----- Provided material

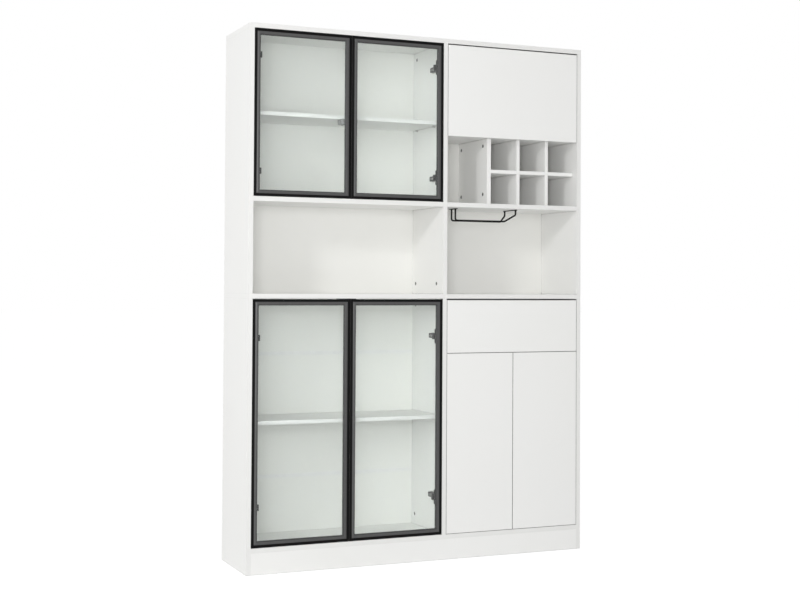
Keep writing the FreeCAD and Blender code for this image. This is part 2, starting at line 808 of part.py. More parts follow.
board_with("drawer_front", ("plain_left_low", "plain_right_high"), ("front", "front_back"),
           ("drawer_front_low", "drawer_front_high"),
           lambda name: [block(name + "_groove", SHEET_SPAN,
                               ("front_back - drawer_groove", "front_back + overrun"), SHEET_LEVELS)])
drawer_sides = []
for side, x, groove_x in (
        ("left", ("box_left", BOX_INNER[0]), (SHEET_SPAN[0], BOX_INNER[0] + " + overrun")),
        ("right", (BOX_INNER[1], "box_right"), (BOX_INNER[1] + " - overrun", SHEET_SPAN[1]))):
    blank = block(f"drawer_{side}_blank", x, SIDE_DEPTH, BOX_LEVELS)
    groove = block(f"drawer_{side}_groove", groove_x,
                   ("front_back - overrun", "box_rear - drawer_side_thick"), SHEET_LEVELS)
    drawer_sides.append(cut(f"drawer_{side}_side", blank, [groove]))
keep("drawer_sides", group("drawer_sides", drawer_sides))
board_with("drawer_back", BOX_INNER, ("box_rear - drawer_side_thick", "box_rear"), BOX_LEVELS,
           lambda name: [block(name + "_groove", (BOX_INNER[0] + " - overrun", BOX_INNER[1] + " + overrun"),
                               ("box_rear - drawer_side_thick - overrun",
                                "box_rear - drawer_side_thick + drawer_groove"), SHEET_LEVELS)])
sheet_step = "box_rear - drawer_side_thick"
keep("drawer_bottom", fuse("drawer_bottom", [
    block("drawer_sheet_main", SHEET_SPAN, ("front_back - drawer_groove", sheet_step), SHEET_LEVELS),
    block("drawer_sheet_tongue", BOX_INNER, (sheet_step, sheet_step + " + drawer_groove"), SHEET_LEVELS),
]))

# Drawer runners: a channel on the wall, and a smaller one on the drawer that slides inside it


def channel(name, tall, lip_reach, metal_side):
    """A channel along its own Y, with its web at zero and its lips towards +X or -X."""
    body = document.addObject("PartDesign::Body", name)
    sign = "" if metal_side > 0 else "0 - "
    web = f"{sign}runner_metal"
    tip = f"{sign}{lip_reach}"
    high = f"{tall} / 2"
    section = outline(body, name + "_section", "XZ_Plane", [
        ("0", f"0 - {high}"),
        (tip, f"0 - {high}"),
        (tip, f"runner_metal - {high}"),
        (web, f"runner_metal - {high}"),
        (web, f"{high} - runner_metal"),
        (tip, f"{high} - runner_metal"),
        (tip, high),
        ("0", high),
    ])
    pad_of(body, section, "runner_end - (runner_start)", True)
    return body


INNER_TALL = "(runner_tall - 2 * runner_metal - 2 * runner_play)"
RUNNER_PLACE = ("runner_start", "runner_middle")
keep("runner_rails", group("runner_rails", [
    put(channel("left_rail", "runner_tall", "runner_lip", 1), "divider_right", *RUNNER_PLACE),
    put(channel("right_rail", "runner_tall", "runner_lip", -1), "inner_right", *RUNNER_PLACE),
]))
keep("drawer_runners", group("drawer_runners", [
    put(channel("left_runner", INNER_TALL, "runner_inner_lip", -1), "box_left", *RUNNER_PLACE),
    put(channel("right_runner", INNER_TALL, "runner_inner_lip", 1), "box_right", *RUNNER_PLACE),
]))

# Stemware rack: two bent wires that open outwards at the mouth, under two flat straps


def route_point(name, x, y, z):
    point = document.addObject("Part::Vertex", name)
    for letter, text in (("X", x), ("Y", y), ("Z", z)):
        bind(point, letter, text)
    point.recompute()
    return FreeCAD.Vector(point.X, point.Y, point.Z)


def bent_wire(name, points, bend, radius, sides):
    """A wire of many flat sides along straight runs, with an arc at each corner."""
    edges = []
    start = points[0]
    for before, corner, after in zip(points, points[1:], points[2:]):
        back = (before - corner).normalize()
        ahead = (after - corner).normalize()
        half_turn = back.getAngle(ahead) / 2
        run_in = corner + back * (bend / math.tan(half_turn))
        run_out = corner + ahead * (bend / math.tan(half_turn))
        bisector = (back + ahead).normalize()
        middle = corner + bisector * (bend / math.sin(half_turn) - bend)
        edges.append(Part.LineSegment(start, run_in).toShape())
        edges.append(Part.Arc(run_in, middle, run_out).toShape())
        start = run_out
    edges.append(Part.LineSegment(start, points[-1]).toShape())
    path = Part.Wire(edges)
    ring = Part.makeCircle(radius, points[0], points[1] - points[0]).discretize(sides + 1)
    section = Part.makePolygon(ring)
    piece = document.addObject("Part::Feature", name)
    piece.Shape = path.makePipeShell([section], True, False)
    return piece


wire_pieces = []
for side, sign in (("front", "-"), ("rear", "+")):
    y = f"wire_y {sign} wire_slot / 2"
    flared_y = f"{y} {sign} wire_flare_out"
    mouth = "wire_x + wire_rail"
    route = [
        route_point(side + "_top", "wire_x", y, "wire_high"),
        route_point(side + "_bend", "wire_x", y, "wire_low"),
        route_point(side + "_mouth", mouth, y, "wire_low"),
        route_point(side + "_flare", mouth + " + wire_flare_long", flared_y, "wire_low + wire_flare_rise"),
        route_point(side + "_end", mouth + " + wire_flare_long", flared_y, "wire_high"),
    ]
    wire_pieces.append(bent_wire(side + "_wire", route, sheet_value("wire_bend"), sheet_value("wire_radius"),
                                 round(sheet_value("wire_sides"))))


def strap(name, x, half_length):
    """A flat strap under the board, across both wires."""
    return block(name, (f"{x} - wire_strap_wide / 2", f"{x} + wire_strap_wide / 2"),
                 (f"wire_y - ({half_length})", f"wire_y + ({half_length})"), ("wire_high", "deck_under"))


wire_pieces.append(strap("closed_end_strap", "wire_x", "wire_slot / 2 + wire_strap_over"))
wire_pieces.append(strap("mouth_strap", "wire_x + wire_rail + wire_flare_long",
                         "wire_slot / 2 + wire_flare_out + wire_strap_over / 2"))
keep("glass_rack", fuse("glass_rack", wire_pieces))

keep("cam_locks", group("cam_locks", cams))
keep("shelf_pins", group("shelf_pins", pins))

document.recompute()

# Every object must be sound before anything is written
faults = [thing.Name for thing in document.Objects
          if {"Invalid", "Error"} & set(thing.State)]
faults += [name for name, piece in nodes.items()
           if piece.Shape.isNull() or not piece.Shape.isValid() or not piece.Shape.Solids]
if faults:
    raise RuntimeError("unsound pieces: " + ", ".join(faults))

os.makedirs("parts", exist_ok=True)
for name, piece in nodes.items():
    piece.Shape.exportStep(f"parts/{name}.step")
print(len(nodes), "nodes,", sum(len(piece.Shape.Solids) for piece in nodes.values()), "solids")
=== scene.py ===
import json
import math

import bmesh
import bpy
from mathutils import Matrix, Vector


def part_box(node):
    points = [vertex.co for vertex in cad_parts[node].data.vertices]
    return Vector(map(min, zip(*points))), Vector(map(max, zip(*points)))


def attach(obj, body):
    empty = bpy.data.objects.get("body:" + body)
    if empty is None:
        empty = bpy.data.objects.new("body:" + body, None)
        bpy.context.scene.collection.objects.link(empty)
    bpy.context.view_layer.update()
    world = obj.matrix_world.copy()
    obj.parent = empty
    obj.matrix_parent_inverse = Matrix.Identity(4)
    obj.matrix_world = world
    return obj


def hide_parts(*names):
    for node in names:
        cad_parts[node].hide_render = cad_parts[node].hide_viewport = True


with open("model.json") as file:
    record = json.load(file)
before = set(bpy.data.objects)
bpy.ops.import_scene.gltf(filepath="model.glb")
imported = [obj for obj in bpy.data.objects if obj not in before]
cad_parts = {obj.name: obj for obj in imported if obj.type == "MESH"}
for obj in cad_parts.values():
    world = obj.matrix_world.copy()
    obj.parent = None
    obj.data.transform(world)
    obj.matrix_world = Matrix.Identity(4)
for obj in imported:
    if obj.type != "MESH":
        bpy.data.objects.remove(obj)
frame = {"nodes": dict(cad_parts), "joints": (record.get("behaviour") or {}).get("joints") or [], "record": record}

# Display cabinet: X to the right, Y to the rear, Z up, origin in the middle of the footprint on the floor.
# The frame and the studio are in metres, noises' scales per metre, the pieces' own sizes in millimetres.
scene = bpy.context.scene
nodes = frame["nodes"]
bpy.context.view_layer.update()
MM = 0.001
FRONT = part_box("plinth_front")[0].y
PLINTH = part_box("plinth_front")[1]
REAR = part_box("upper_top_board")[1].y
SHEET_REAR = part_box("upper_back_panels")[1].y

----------

> _Stated task_
Return only the lines spanning from the first line of the material through the line with "# Drawer runners: a", copied exactly, both ends kept.

> _Finished exercise_
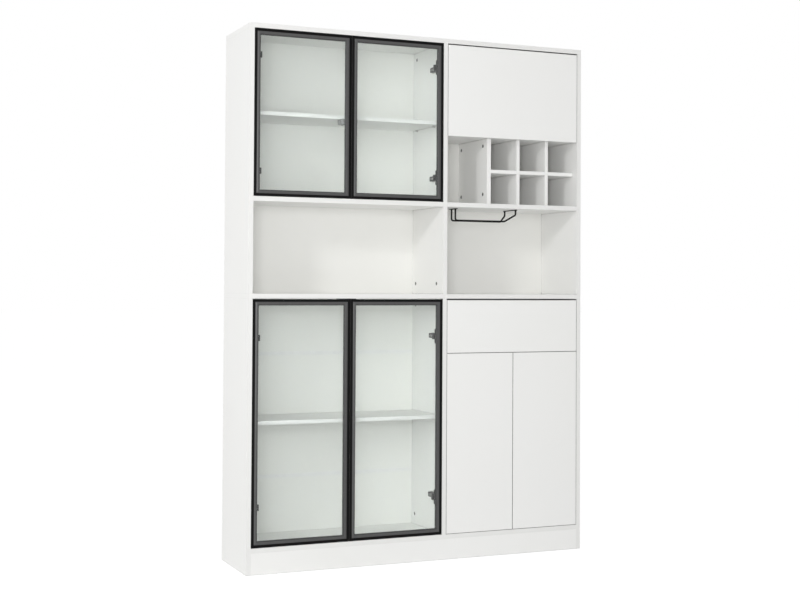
Keep writing the FreeCAD and Blender code for this image. This is part 2, starting at line 808 of part.py. More parts follow.
board_with("drawer_front", ("plain_left_low", "plain_right_high"), ("front", "front_back"),
           ("drawer_front_low", "drawer_front_high"),
           lambda name: [block(name + "_groove", SHEET_SPAN,
                               ("front_back - drawer_groove", "front_back + overrun"), SHEET_LEVELS)])
drawer_sides = []
for side, x, groove_x in (
        ("left", ("box_left", BOX_INNER[0]), (SHEET_SPAN[0], BOX_INNER[0] + " + overrun")),
        ("right", (BOX_INNER[1], "box_right"), (BOX_INNER[1] + " - overrun", SHEET_SPAN[1]))):
    blank = block(f"drawer_{side}_blank", x, SIDE_DEPTH, BOX_LEVELS)
    groove = block(f"drawer_{side}_groove", groove_x,
                   ("front_back - overrun", "box_rear - drawer_side_thick"), SHEET_LEVELS)
    drawer_sides.append(cut(f"drawer_{side}_side", blank, [groove]))
keep("drawer_sides", group("drawer_sides", drawer_sides))
board_with("drawer_back", BOX_INNER, ("box_rear - drawer_side_thick", "box_rear"), BOX_LEVELS,
           lambda name: [block(name + "_groove", (BOX_INNER[0] + " - overrun", BOX_INNER[1] + " + overrun"),
                               ("box_rear - drawer_side_thick - overrun",
                                "box_rear - drawer_side_thick + drawer_groove"), SHEET_LEVELS)])
sheet_step = "box_rear - drawer_side_thick"
keep("drawer_bottom", fuse("drawer_bottom", [
    block("drawer_sheet_main", SHEET_SPAN, ("front_back - drawer_groove", sheet_step), SHEET_LEVELS),
    block("drawer_sheet_tongue", BOX_INNER, (sheet_step, sheet_step + " + drawer_groove"), SHEET_LEVELS),
]))

# Drawer runners: a channel on the wall, and a smaller one on the drawer that slides inside it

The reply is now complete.